I used this mode for about half of my receipt entries during the first week. The other half I handled through the standard receipt photo upload. Both methods work. The conversational mode is faster when you already have context in your head; the photo upload is better when you want the AI to extract the details from the actual receipt rather than you describing them.

Validating the AI Mapping Before Full Import

After the initial import of 847 clients, I did a spot-check of 20 records at random to verify the field mapping was accurate. I picked records with unusual names, records with both business and personal contact info, and records I knew personally (so I could verify the data against my own memory).

All 20 checked records were accurate. The field mapping had handled the name format (first name, last name) correctly even for records where the CSV had entries like "Lopez-Garcia, Maria" (the hyphenated last name was preserved correctly). Business names were correctly placed in the company_name field, not confused with personal names.
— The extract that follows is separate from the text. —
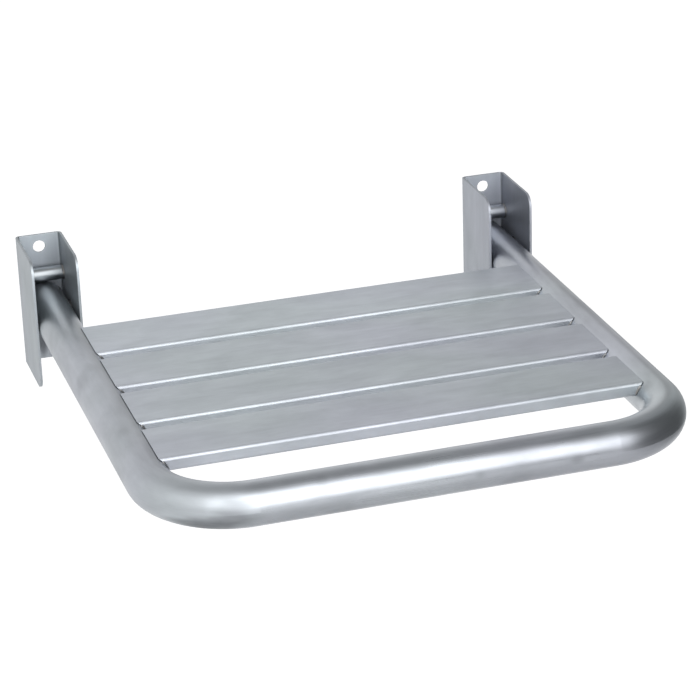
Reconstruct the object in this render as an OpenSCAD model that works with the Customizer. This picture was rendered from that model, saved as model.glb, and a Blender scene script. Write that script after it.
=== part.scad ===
// Fold-down wall seat: a bent tube frame with four slats, hinged in two folded wall brackets.
// The wall is the plane Y = 0, the seat reaches out along -Y, and Z is up.
// The origin is the centre of the four fixing holes, on the wall.

/* [Seat frame] */
// Distance between the centre lines of the two side tubes
frame_span = 400; // [340:5:520]
// Outside diameter of the bent tube
tube_d = 33.7; // [30:0.1:38]
// Wall of the bent tube
tube_wall = 2; // [1.5:0.1:3]
// Radius of the two front bends, at the tube's centre line
bend_r = 63; // [55:1:100]

/* [Slats] */
// Width of the three rear slats, from front to back
slat_w = 60; // [50:0.5:70]
// Width of the front slat
front_slat_w = 57; // [45:0.5:70]
// Height of one slat
slat_h = 11; // [10:0.5:13]
// Radius along the edges of a slat
slat_r = 2.5; // [1:0.1:4]
// Wall of a slat
slat_wall = 1.5; // [1:0.1:2]
// Gap between two slats
slat_gap = 11.4; // [6:0.1:16]
// How far the slats lie below the top of the tube
slat_drop = 2.65; // [2:0.05:4]
// Distance from the wall to the rear slat
rear_gap = 112.3; // [95:0.1:150]
// Gap between the front slat and the front tube
front_gap = 48.65; // [20:0.05:80]

/* [Wall brackets] */
// Height of the folded channel
bracket_h = 113; // [104:1:140]
// Depth of the cheeks, measured from the wall
bracket_d = 71; // [66:1:90]
// Thickness of the sheet
sheet_t = 2; // [1.5:0.5:3]
// Inside radius of the two folds
fold_r = 2; // [1:0.5:3]
// Radius of the front corners of the cheeks
cheek_r = 11; // [4:0.5:14]
// Room between the side of the tube and a cheek
side_room = 0.9; // [0.6:0.1:2]
// Diameter of the fixing holes
fixing_d = 10.5; // [8:0.5:13]
// Distance between the upper and the lower fixing hole of one bracket
fixing_pitch = 78; // [74:1:84]
// Distance from the centre of the upper fixing hole to the top of the channel
fixing_edge = 10.8; // [9:0.1:14]

/* [Hinge] */
// How far the hinge axis lies below the middle of the fixing holes
pivot_drop = 8.2; // [6:0.1:10]
// Diameter of the hinge pins
pivot_d = 10; // [8:0.5:12]
// Wall of the plastic bushes
bush_wall = 1; // [0.8:0.1:1.5]
// Length of a bush inside its sleeve
bush_len = 12; // [8:0.5:14]
// How far the flange of a bush stands out around it
bush_rim = 1.5; // [1:0.1:2.5]
// Wall of the sleeve that is welded across the tube
sleeve_wall = 2.5; // [2:0.1:3.5]
// Length of the plug in the tube's rear end
plug_len = 12; // [8:0.5:14]
// Wall of the plug
plug_wall = 2.5; // [1.5:0.1:3]

/* [Stop for the folded seat] */
// Diameter of the stop pins
stop_d = 12; // [10:0.5:13]
// Height of the stop pins above the hinge axis
stop_rise = 24.1; // [23:0.1:28]
// Angle past upright at which the folded seat leans on the stop pins
fold_lean = 1.5; // [0:0.5:3]

/* [Hidden] */
$fn = 96;
// Colours of the satin steel, the ground pins and the plastic
satin_steel = [0.66, 0.67, 0.70];
ground_steel = [0.80, 0.81, 0.83];
dark_plastic = [0.16, 0.16, 0.17];
// Gap at a seam that the weld closes
weld_gap = 0.45;
// Gap around a piece that is fixed in its hole
seat_gap = 0.05;
// Running gap between a hinge pin and its bush
running_gap = 0.05;
// Play between the flange of a bush and the cheek beside it
side_play = 0.15;
// Gap left where the seat comes to rest against the back plate or a stop pin
rest_gap = 0.3;
// How far a cut runs past what it cuts
overrun = 1;
// Smallest radius inside a slat
least_edge = 0.3;
// Share of the slat's height that its edge radius may reach
edge_share = 0.4;
// Bevel at the ends of the stop pins, as a share of the folds' inside radius, which it clears
bevel_share = 0.6;
// The tube and the slats
tube_r = tube_d / 2;
slat_pitch = slat_w + slat_gap;
slats_depth = 3 * slat_pitch + front_slat_w;
frame_reach = rear_gap + slats_depth + front_gap + tube_r;
bend_out = frame_reach - bend_r;
bend_side = frame_span / 2 - bend_r;
slat_edge = min(slat_r, slat_h * edge_share);
slat_inner_edge = max(slat_edge - slat_wall, least_edge);
// The folded channel
channel_inside = tube_d + 2 * side_room;
channel_w = channel_inside + 2 * sheet_t;
fixing_rise = min(fixing_pitch, bracket_h - fixing_edge - fixing_d) / 2;
bracket_top = fixing_rise + fixing_edge;
bracket_middle = bracket_top - bracket_h / 2;
// The stop pins lie just in front of the back plate, and touch the back of the tube when the seat
// is folded and leans on them, which sets the hinge axis, rounded up to half a millimetre
stop_reach = tube_r + stop_d / 2 + rest_gap;
stop_ahead = (stop_reach + stop_rise * sin(fold_lean)) / cos(fold_lean);
pivot_out = ceil(2 * (sheet_t + stop_d / 2 + seat_gap + stop_ahead)) / 2;
stop_out = pivot_out - stop_ahead;
stop_len = channel_inside - 2 * weld_gap;
stop_bevel = fold_r * bevel_share;
// The hinge, from the pin outwards
pivot_z = -pivot_drop;
bush_bore_r = pivot_d / 2 + running_gap;
bush_r = bush_bore_r + bush_wall;
sleeve_bore_r = bush_r + seat_gap;
sleeve_r = sleeve_bore_r + sleeve_wall;
flange_t = side_room - side_play;
slat_z = pivot_z + tube_r - slat_drop - slat_h;
// The rear end of the tube: its low edge bears on the back plate when the seat is down,
// and its high edge just clears the back plate as the seat swings up
end_low = pivot_out - sheet_t - rest_gap;
end_high = sqrt(pow(end_low, 2) - pow(tube_r, 2));
end_run = end_low - end_high;
end_slant = atan(end_run / tube_d);
end_out = pivot_out - end_low;
stop_z = pivot_z + stop_rise;

// Rounded rectangle with its lower corner at the origin
module rounded_rectangle(w, h, r) {
    for (x = [r, w - r], y = [r, h - r]) translate([x, y]) circle(r);
    translate([r, 0]) square([w - 2 * r, h]);
    translate([0, r]) square([w, h - 2 * r]);
}

// Outline of a block seen from above: its back corners are rounded, its front is square
module round_backed(w, front, back, r) {
    translate([-w / 2, front]) square([w, back - r - front]);
    translate([r - w / 2, front]) square([w - 2 * r, back - front]);
    for (x = [r - w / 2, w / 2 - r]) translate([x, back - r]) circle(r);
}

// Turns an outline drawn in Y and Z into a bar along X, centred on X = 0
module bar_along_x(length) {
    translate([-length / 2, 0, 0]) rotate([90, 0, 90]) linear_extrude(length) children();
}

// Round bar along X, centred on X = 0
module round_bar(r, length) {
    rotate([0, 90, 0]) cylinder(r = r, h = length, center = true);
}

// Places a piece at the left (-1) or the right (1) side tube
module at_side(side) {
    translate([side * frame_span / 2, 0, 0]) children();
}

// Places a piece on the hinge axis
module at_pivot() {
    translate([0, -pivot_out, pivot_z]) children();
}

// Places a piece on the axis of the stop pins
module at_stop() {
    translate([0, -stop_out, stop_z]) children();
}

// Waste at the upper front corner of the cheeks, outside their corner radius, of a channel
// whose middle is at the height of the origin
module cheek_corner() {
    translate([0, -bracket_d, bracket_h / 2 - cheek_r])
        bar_along_x(channel_w + 2 * overrun)
            difference() {
                translate([-overrun, 0]) square([overrun + cheek_r, overrun + cheek_r]);
                translate([cheek_r, 0]) circle(cheek_r);
            }
}

// Wall bracket: a channel folded from sheet, open at the front, the top and the bottom
module bracket() {
    color(satin_steel)
        difference() {
            translate([0, 0, bracket_top - bracket_h]) linear_extrude(bracket_h)
                difference() {
                    round_backed(channel_w, -bracket_d, 0, fold_r + sheet_t);
                    round_backed(channel_inside, -bracket_d - overrun, -sheet_t, fold_r);
                }
            translate([0, 0, bracket_middle]) {
                cheek_corner();
                mirror([0, 0, 1]) cheek_corner();
            }
            for (z = [-fixing_rise, fixing_rise])
                translate([0, overrun, z]) rotate([90, 0, 0]) cylinder(d = fixing_d, h = sheet_t + 2 * overrun);
            at_pivot() round_bar(pivot_d / 2 + seat_gap, channel_w + 2 * overrun);
        }
}

// Stop pin: a round bar welded between the cheeks, bevelled at both ends
module stop_pin() {
    color(ground_steel) at_stop()
        for (side = [0, 1]) mirror([side, 0, 0]) rotate([0, 90, 0]) {
            cylinder(r = stop_d / 2, h = stop_len / 2 - stop_bevel);
            translate([0, 0, stop_len / 2 - stop_bevel])
                cylinder(r1 = stop_d / 2, r2 = stop_d / 2 - stop_bevel, h = stop_bevel);
        }
}

// Hinge pin: passes both cheeks and the tube between them
module pivot_pin() {
    color(ground_steel) at_pivot() round_bar(pivot_d / 2, channel_w);
}

// The path of the bent tube, filled to a given radius: two legs, two bends and the front bar
module frame_path(r) {
    translate([0, 0, pivot_z]) {
        for (side = [-1, 1])
            translate([side * frame_span / 2, 0, 0]) rotate([90, 0, 0]) cylinder(r = r, h = bend_out);
        translate([bend_side, -bend_out, 0]) rotate([0, 0, -90])
            rotate_extrude(angle = 90) translate([bend_r, 0]) circle(r);
        translate([-bend_side, -bend_out, 0]) rotate([0, 0, 180])
            rotate_extrude(angle = 90) translate([bend_r, 0]) circle(r);
        translate([0, -frame_reach, 0]) round_bar(r, 2 * bend_side);
    }
}

// The space inside the tube's centre line, as high as the tube
module frame_inside() {
    translate([0, 0, pivot_z - tube_r]) linear_extrude(tube_d) {
        translate([-frame_span / 2, -bend_out]) square([frame_span, bend_out]);
        translate([-bend_side, -frame_reach]) square([2 * bend_side, frame_reach]);
        for (x = [-bend_side, bend_side]) translate([x, -bend_out]) circle(bend_r);
    }
}

// What the slanted cut takes off the rear end of the tube and its plug
module behind_tube_end() {
    translate([0, -end_out, pivot_z - tube_r]) rotate([end_slant, 0, 0])
        translate([-frame_span / 2 - tube_d, 0, -tube_d])
            cube([frame_span + 2 * tube_d, tube_d, 3 * tube_d]);
}

// Seat frame: one tube bent twice, drilled across near its rear ends for the sleeves
module frame_tube() {
    color(satin_steel)
        difference() {
            frame_path(tube_r);
            frame_path(tube_r - tube_wall);
            for (side = [-1, 1]) at_side(side) at_pivot() round_bar(sleeve_r + seat_gap, tube_d + 2 * overrun);
            behind_tube_end();
        }
}

// Slat: a flat rectangular tube, its ends shaped to the side tubes; index 0 is the rear one
module slat(index, w) {
    back = rear_gap + index * slat_pitch;
    color(satin_steel)
        difference() {
            intersection() {
                translate([0, -back - w, slat_z]) bar_along_x(frame_span + 2 * overrun)
                    difference() {
                        rounded_rectangle(w, slat_h, slat_edge);
                        translate([slat_wall, slat_wall])
                            rounded_rectangle(w - 2 * slat_wall, slat_h - 2 * slat_wall, slat_inner_edge);
                    }
                frame_inside();
            }
            frame_path(tube_r + weld_gap);
        }
}

// Sleeve welded across the tube, its ends ground to the tube's round sides
module pivot_sleeve() {
    color(satin_steel)
        at_pivot() difference() {
            intersection() {
                round_bar(sleeve_r, tube_d + overrun);
                rotate([90, 0, 0]) cylinder(r = tube_r, h = tube_d, center = true);
            }
            round_bar(sleeve_bore_r, tube_d + 2 * overrun);
        }
}

// Flanged bush at the sleeve's right end; the flange runs against the cheek
module bush() {
    color(dark_plastic)
        at_pivot() difference() {
            translate([tube_r - bush_len, 0, 0]) rotate([0, 90, 0]) {
                cylinder(r = bush_r, h = bush_len + flange_t);
                translate([0, 0, bush_len]) cylinder(r = bush_r + bush_rim, h = flange_t);
            }
            round_bar(bush_bore_r, channel_w);
        }
}

// Plug in the tube's rear end: a cup with its closed end outwards, cut level with the tube
module tube_plug() {
    plug_r = tube_r - tube_wall - seat_gap;
    closed_end = end_out + end_run + plug_wall;
    color(dark_plastic)
        difference() {
            translate([0, 0, pivot_z]) rotate([90, 0, 0]) difference() {
                cylinder(r = plug_r, h = end_out + end_run + plug_len);
                translate([0, 0, closed_end]) cylinder(r = plug_r - plug_wall, h = plug_len);
            }
            behind_tube_end();
        }
}

module left_bracket() { at_side(-1) bracket(); }
module right_bracket() { at_side(1) bracket(); }
module left_stop_pin() { at_side(-1) stop_pin(); }
module right_stop_pin() { at_side(1) stop_pin(); }
module left_pivot_pin() { at_side(-1) pivot_pin(); }
module right_pivot_pin() { at_side(1) pivot_pin(); }
module rear_slat() { slat(0, slat_w); }
module second_slat() { slat(1, slat_w); }
module third_slat() { slat(2, slat_w); }
module front_slat() { slat(3, front_slat_w); }
module left_pivot_sleeve() { at_side(-1) pivot_sleeve(); }
module right_pivot_sleeve() { at_side(1) pivot_sleeve(); }
module left_outer_bush() { at_side(-1) mirror([1, 0, 0]) bush(); }
module left_inner_bush() { at_side(-1) bush(); }
module right_inner_bush() { at_side(1) mirror([1, 0, 0]) bush(); }
module right_outer_bush() { at_side(1) bush(); }
module left_tube_plug() { at_side(-1) tube_plug(); }
module right_tube_plug() { at_side(1) tube_plug(); }

left_bracket();
right_bracket();
left_stop_pin();
right_stop_pin();
left_pivot_pin();
right_pivot_pin();
frame_tube();
rear_slat();
second_slat();
third_slat();
front_slat();
left_pivot_sleeve();
right_pivot_sleeve();
left_outer_bush();
left_inner_bush();
right_inner_bush();
right_outer_bush();
left_tube_plug();
right_tube_plug();
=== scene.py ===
"""Fold-down wall seat of satin stainless steel: its finishes, its welds, the studio and the camera."""
import math

import bmesh
import bpy
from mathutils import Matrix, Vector


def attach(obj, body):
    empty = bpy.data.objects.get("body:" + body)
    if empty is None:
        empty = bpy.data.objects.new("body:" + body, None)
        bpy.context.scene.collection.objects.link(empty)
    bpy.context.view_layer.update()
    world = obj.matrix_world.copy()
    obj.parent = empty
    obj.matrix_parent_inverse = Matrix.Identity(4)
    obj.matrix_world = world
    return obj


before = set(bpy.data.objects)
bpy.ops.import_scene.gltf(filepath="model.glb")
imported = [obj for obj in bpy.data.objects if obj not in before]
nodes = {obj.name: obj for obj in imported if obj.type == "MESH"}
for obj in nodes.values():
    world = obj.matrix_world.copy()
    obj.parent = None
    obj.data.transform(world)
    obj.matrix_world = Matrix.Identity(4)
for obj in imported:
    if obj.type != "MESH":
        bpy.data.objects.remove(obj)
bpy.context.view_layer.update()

# Sizes in metres, as in the part's source. A slat has its rear edge's distance from the wall, then its width.
SPAN_HALF, TUBE_R, TUBE_Z, BEND_R, REACH = 0.2, 0.01685, -0.0082, 0.063, 0.449
BEND_SIDE, BEND_OUT = SPAN_HALF - BEND_R, REACH - BEND_R
SLATS = {"rear": (0.1123, 0.060), "second": (0.1837, 0.060), "third": (0.2551, 0.060),
         "front": (0.3265, 0.057)}
SLAT_TOP, SLAT_H = 0.006, 0.011
CHEEK_IN, STOP_OUT, STOP_Z, STOP_R = 0.01775, 0.008211, 0.0159, 0.006
SIDES = ((-1, "left"), (1, "right"))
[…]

The one type of error I expected to find (phone number format issues, since different entries in my Jobber database had inconsistent formatting like "(503) 555-1234" vs. "503-555-1234" vs. "5035551234") was handled correctly. All phone numbers were stored in a normalized format regardless of how they appeared in the source CSV.

This spot-check took about 20 minutes and gave me enough confidence to proceed with the active job setup. If I had found errors in the sample, I would have gone back to review the field mapping before creating any real records in the new system.

The practical lesson: always spot-check a sample of imported records before building on top of the import. A 5% sample (about 40 records for my 847-client import) is enough to catch systematic errors. Individual data quality issues are less important than pattern errors (a field that mapped wrong would show up in the sample).